Она не ответила. Он заглянул через ее плечо и увидел, что глаза ее закрыты, а дыхание стало спокойным и ровным.
Джо спала, тем самым обезопасив его от последствий глупого любопытства. Он должен был удовлетвориться тем образом, который сам нарисовал себе: Джо могла остаться для него женщиной с соблазнительным телом и сомнительными взглядами.
То, как она терпеливо выполняла все задания, не жаловалась на усталость и грязь, в которой ей приходилось копаться, можно было оправдать только ее желанием усыпить его бдительность и превратить его в слепого болвана.
Но это не объясняло того, что происходило с его мастерской. С тех пор как он запретил ей входить туда, Чейз ждал, что она начнет задавать ему вопросы. Но, насколько он знал, она никого ни о чем не спрашивала. Где же было ее женское любопытство? Где эта отвратительная женская манера совать нос во все тайны жизни мужчины, пока наконец у него не останется абсолютно ничего, принадлежащего только ему.
Почему она не жаловалась на то, что ее ногти сломаны, кожа потрескалась, а на ранчо ужасно грязно?
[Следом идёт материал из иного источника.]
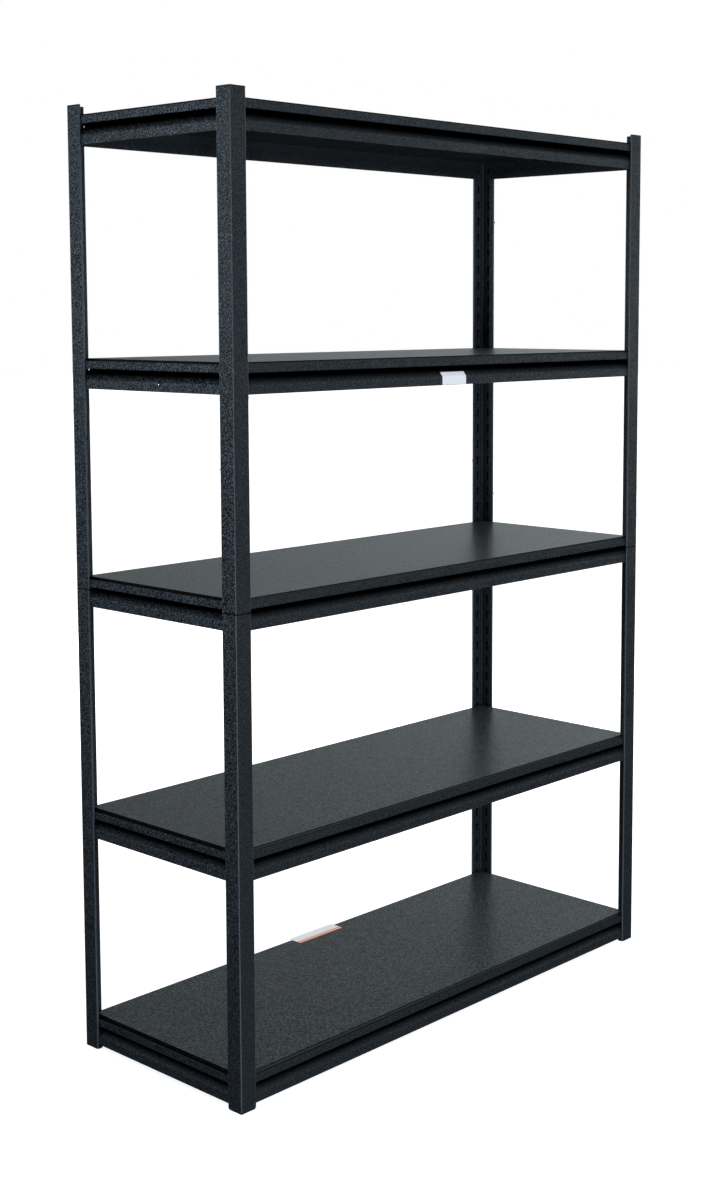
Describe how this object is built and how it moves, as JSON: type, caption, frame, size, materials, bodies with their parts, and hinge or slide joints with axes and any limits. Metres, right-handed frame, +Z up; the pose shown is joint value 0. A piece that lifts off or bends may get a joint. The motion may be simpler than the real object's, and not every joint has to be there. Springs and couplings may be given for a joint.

Чейз заставлял ее торчать по колено в лошадином навозе и делать другие не менее мерзкие вещи. Она выполняла все безропотно.
Она работала с раннего утра и до поздней ночи. Каждый вечер она с трудом добиралась до дома в таком изнеможении, что он был уверен: она держалась только из упрямства. И все же она упорно садилась каждый вечер за компьютер, перед тем как лечь спать.
Чейз не мог не признать, что она была хороша. Она ничего не требовала, только немного уважения и справедливости, но такие, как Джо, всегда ждут награды. Она хотела получить от пребывания в «Тауэр-Си» что-то чертовски важное, потому что она готова была на все, чтобы выиграть пари.
В конце концов, ей не удастся притупить его внимание и осторожность. Рано или поздно Джо окажется не лучше и не хуже, чем те, кого Чейз имел несчастье знать. Она использует его, вывернет наизнанку душу и отбросит за ненадобностью. Единственный вопрос, на который он не мог найти ответ, был — зачем. Конечно, в тайне есть своеобразная прелесть, но Чейз готов был променять это удовольствие на возможность заглянуть в ее дневник.
Джо вздохнула и перевернулась на спину. В ярком свете полуденного солнца ее волосы сверкали, как настоящее золото. Он скользнул взглядом по ее телу: она, казалось, похудела. Это было неудивительно. Редко когда ей удавалось съесть на завтрак что-то кроме чашечки кофе с сандвичем.
Впрочем, никакие изменения в ее теле не могли избавить его от пожиравшего его желания.
Его руки потянулись к ее острым скулам и подбородку, ему хотелось коснуться ее груди и исследовать тонкие линии ее талии и бедер.
Знакомое тепло, разлившееся по телу, могло сдержать только одно: если бы она наконец открыла глаза. Чейз так мечтал еще раз увидеть дерзкую дразнящую искорку ее глаз.
Он был не против завести с ней небольшую интрижку, но чувствовал, что его грудь наполняет что-то большее, чем легкое увлечение.
Он еще долго сидел, охраняя ее сон, хотя им уже давно пора было вернуться к работе.
Чейза разбудило настойчивое жужжание. Он прикрыл рукой глаза и взглянул па небо. Солнце практически не сдвинулось с места, и Чейз понял, что не так уж долго спал.
Тишину нарушил чей-то раздраженный возглас. Чейз облокотился на локоть, приподнялся над высокой травой и застонал от картины, которая открылась перед ним.
Женщина. Женщина, ковылявшая на высоких каблуках, в юбке, которая была настолько короткая, что ее можно было принять за пояс. Все это явно было надето с вполне определенной целью: заманить какого-нибудь ковбоя в сети страсти.
После эмоционального напряжения, в котором Чейз пребывал после приезда Джо, этого оказалось достаточно.
Он слишком устал, чтобы объяснять, почему ковбой, на которого она наткнулась на лугу, отказывается от предложения составить ей компанию.
На мгновение потеряв контроль, он схватил Джо за плечи и сильно ее встряхнул. Она пробормотала что-то грубое и прижалась губами к его руке.